Objective: Would you restate all the data that follows, word for word?

Information shown:
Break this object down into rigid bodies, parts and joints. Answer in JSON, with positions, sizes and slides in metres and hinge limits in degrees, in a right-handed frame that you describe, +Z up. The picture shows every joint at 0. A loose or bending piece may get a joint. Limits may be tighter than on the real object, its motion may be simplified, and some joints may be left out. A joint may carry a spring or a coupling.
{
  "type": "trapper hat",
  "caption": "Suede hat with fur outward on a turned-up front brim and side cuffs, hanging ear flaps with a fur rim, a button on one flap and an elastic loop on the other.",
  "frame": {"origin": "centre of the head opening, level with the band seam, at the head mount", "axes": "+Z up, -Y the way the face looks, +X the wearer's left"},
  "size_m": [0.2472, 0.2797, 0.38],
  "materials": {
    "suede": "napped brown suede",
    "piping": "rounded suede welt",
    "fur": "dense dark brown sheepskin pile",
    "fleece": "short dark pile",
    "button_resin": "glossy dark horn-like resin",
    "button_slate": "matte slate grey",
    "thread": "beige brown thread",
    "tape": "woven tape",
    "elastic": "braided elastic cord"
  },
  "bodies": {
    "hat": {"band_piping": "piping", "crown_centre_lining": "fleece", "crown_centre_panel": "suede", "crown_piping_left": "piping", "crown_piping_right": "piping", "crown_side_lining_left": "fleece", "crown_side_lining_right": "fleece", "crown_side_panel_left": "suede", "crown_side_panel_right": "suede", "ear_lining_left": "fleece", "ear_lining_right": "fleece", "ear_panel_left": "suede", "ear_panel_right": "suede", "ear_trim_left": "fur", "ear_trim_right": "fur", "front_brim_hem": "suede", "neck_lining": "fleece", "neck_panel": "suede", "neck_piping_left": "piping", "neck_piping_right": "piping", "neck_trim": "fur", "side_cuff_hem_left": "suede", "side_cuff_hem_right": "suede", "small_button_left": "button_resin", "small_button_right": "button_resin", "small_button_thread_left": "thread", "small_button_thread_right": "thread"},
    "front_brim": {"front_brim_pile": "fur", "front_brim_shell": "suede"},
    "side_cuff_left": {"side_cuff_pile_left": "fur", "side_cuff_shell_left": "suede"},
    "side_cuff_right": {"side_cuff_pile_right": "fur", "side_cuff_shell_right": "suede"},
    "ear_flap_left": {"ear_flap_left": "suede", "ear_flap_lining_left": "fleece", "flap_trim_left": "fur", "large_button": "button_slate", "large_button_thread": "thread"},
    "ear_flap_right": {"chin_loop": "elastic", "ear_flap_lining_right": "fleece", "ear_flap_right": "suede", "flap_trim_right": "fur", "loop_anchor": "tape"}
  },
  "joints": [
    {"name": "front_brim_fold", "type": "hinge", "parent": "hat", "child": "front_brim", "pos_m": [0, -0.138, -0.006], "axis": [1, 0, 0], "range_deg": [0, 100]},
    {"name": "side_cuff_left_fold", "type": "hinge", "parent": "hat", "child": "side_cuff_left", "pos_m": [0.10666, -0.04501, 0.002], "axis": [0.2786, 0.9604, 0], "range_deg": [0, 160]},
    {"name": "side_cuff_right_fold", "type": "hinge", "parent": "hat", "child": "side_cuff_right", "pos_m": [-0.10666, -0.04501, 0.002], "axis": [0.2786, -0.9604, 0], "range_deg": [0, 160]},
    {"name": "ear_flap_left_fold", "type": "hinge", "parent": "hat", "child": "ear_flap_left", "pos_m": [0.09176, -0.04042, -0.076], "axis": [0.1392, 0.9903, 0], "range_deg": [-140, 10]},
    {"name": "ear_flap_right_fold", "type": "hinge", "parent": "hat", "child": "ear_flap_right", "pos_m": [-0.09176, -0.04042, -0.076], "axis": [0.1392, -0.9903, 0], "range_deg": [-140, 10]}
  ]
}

Solution for this task:
Break this object down into rigid bodies, parts and joints. Answer in JSON, with positions, sizes and slides in metres and hinge limits in degrees, in a right-handed frame that you describe, +Z up. The picture shows every joint at 0. A loose or bending piece may get a joint. Limits may be tighter than on the real object, its motion may be simplified, and some joints may be left out. A joint may carry a spring or a coupling.
{
  "type": "trapper hat",
  "caption": "Suede hat with fur outward on a turned-up front brim and side cuffs, hanging ear flaps with a fur rim, a button on one flap and an elastic loop on the other.",
  "frame": {"origin": "centre of the head opening, level with the band seam, at the head mount", "axes": "+Z up, -Y the way the face looks, +X the wearer's left"},
  "size_m": [0.2472, 0.2797, 0.38],
  "materials": {
    "suede": "napped brown suede",
    "piping": "rounded suede welt",
    "fur": "dense dark brown sheepskin pile",
    "fleece": "short dark pile",
    "button_resin": "glossy dark horn-like resin",
    "button_slate": "matte slate grey",
    "thread": "beige brown thread",
    "tape": "woven tape",
    "elastic": "braided elastic cord"
  },
  "bodies": {
    "hat": {"band_piping": "piping", "crown_centre_lining": "fleece", "crown_centre_panel": "suede", "crown_piping_left": "piping", "crown_piping_right": "piping", "crown_side_lining_left": "fleece", "crown_side_lining_right": "fleece", "crown_side_panel_left": "suede", "crown_side_panel_right": "suede", "ear_lining_left": "fleece", "ear_lining_right": "fleece", "ear_panel_left": "suede", "ear_panel_right": "suede", "ear_trim_left": "fur", "ear_trim_right": "fur", "front_brim_hem": "suede", "neck_lining": "fleece", "neck_panel": "suede", "neck_piping_left": "piping", "neck_piping_right": "piping", "neck_trim": "fur", "side_cuff_hem_left": "suede", "side_cuff_hem_right": "suede", "small_button_left": "button_resin", "small_button_right": "button_resin", "small_button_thread_left": "thread", "small_button_thread_right": "thread"},
    "front_brim": {"front_brim_pile": "fur", "front_brim_shell": "suede"},
    "side_cuff_left": {"side_cuff_pile_left": "fur", "side_cuff_shell_left": "suede"},
    "side_cuff_right": {"side_cuff_pile_right": "fur", "side_cuff_shell_right": "suede"},
    "ear_flap_left": {"ear_flap_left": "suede", "ear_flap_lining_left": "fleece", "flap_trim_left": "fur", "large_button": "button_slate", "large_button_thread": "thread"},
    "ear_flap_right": {"chin_loop": "elastic", "ear_flap_lining_right": "fleece", "ear_flap_right": "suede", "flap_trim_right": "fur", "loop_anchor": "tape"}
  },
  "joints": [
    {"name": "front_brim_fold", "type": "hinge", "parent": "hat", "child": "front_brim", "pos_m": [0, -0.138, -0.006], "axis": [1, 0, 0], "range_deg": [0, 100]},
    {"name": "side_cuff_left_fold", "type": "hinge", "parent": "hat", "child": "side_cuff_left", "pos_m": [0.10666, -0.04501, 0.002], "axis": [0.2786, 0.9604, 0], "range_deg": [0, 160]},
    {"name": "side_cuff_right_fold", "type": "hinge", "parent": "hat", "child": "side_cuff_right", "pos_m": [-0.10666, -0.04501, 0.002], "axis": [0.2786, -0.9604, 0], "range_deg": [0, 160]},
    {"name": "ear_flap_left_fold", "type": "hinge", "parent": "hat", "child": "ear_flap_left", "pos_m": [0.09176, -0.04042, -0.076], "axis": [0.1392, 0.9903, 0], "range_deg": [-140, 10]},
    {"name": "ear_flap_right_fold", "type": "hinge", "parent": "hat", "child": "ear_flap_right", "pos_m": [-0.09176, -0.04042, -0.076], "axis": [0.1392, -0.9903, 0], "range_deg": [-140, 10]}
  ]
}